Then it was up at 7.30 and off to Brighton - great preparation eh?

You will recall that I set myself an interim target of a sub-2 hour half marathon by Christmas - achieve that and I was half way down the Mall and on my way up the podium in 2012. Well, plans are, by their very nature, dynamic and I pretty quickly realised that there's absolutely no point in rushing myself. After all, I don't want to do a Radcliffe and bottle out half way through the race do I? So, some careful - rather than intensive - training has been the order of the day for the last couple of weeks.

Those of you who flocked to watch me in recent events might have thought I was just plodding. Good God, someone actually thought I was struggling. But not this kiddie. All the while I was storing up the power, energy and motivation - and like a coiled spring I unleashed myself on Sunday at the Brighton 10K.

Now my favourite place isn't the City of Filth and Needles to be honest. It's always had rather too high an opinion of itself in my view. My grandfather always said to me 'never visit a place where they still point at aeroplanes'. And he was right you know. What was once a nice, sleepy seaside town has become a melting pot of most things filthy and the chuffing place reeks of drink, drugs and sex - particularly at 10 o'clock on Sunday morning when most of the inhabitants are still shuffling home after a night on the vomit.

I knew that the place had really fallen down the nick when we reached the Falmer turn-off on the A27 and there was one of those home made banners by the side of the road "Happy 30th Birthday Nan" it read.

I ask you - what is this world coming to?

Anyway, I digress. The 10K event each November is normally popular and, naturally enough, news of my participation had caused a rush on entries and the thing was sold out. 3,000 runners in place on the sea front - many of them, it has to be said, casting knowing glances at me as I performed my now famous pre-race warm up routine of anal clenches and groin thrusts. Knowing the reputation of the place though I skipped the wheelbarrow stretch - there was no way I was running the risk of being pushed 200 yards down the prom by some over-promiscous local.

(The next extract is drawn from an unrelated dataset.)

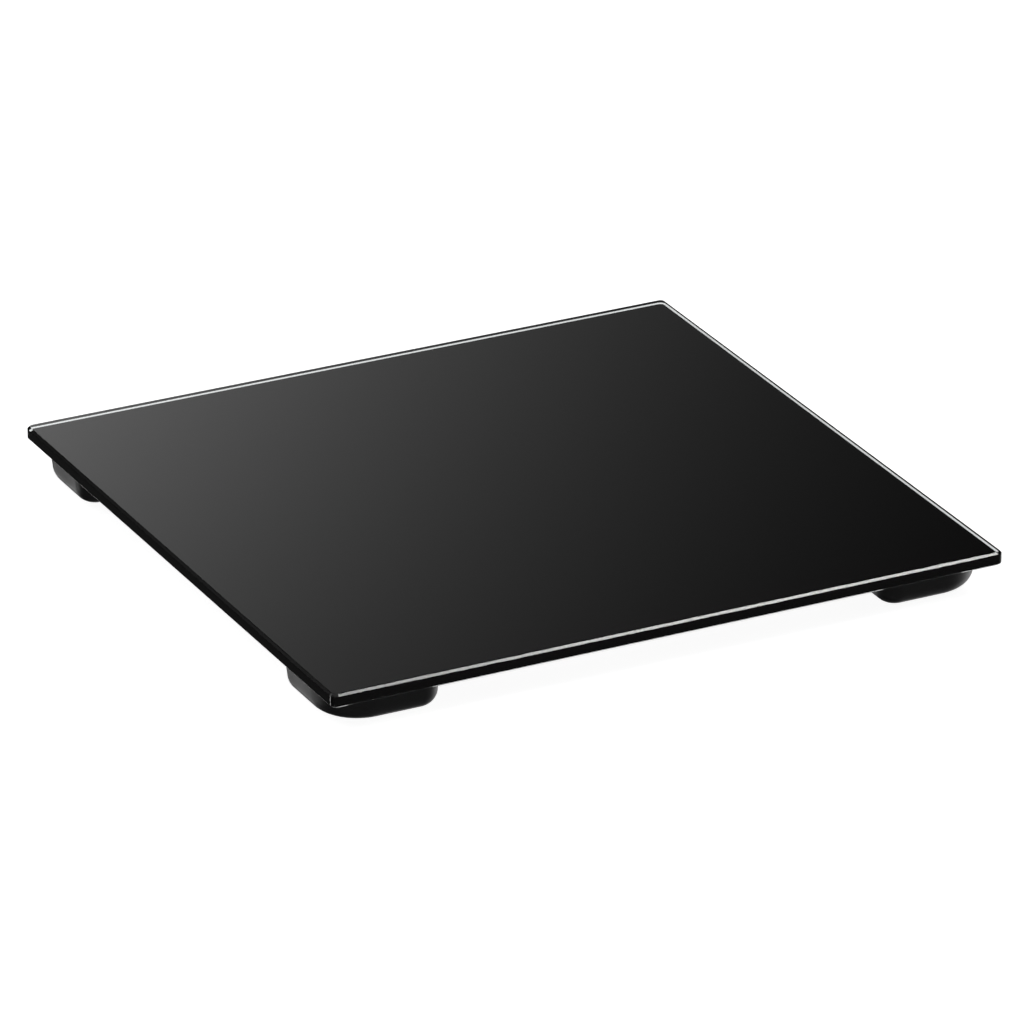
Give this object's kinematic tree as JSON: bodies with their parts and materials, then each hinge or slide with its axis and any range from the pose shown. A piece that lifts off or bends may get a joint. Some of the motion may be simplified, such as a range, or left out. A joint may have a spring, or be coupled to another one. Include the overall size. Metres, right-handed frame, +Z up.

This fame thing is really strange though. And I have to say to those of you who do travel such long distances to watch me "don't be shy!" I'm more than happy to sign your shirts and pass on a few training tips. The problem with Brighton though is that it makes some of the fillies a tad over-defensive and, after offering to use my magic marker on the chests of half a dozen of them I decided to stick to my sport and, well frankly, ignore my fans to concentrate on the task ahead.

So, to the race. I'd set myself what I thought was a fairly ambitious target of touching 52 minutes for the race - that was just about in keeping with progress on the training and diet schedule. Well, dear reader, the gun went - and like the proverbial well-oiled machine I set off to scythe my way through the field. Progress was halted after a few hundred metres when some noodle bonnet shifted a crowd control barrier and crashed it into my knee.

But slight annoyance turned to seething anger at 3K when a dog walker casually ambled in front of me - with his chuffing eunuch poodle (complete with pink sheepskin coat, I ask you).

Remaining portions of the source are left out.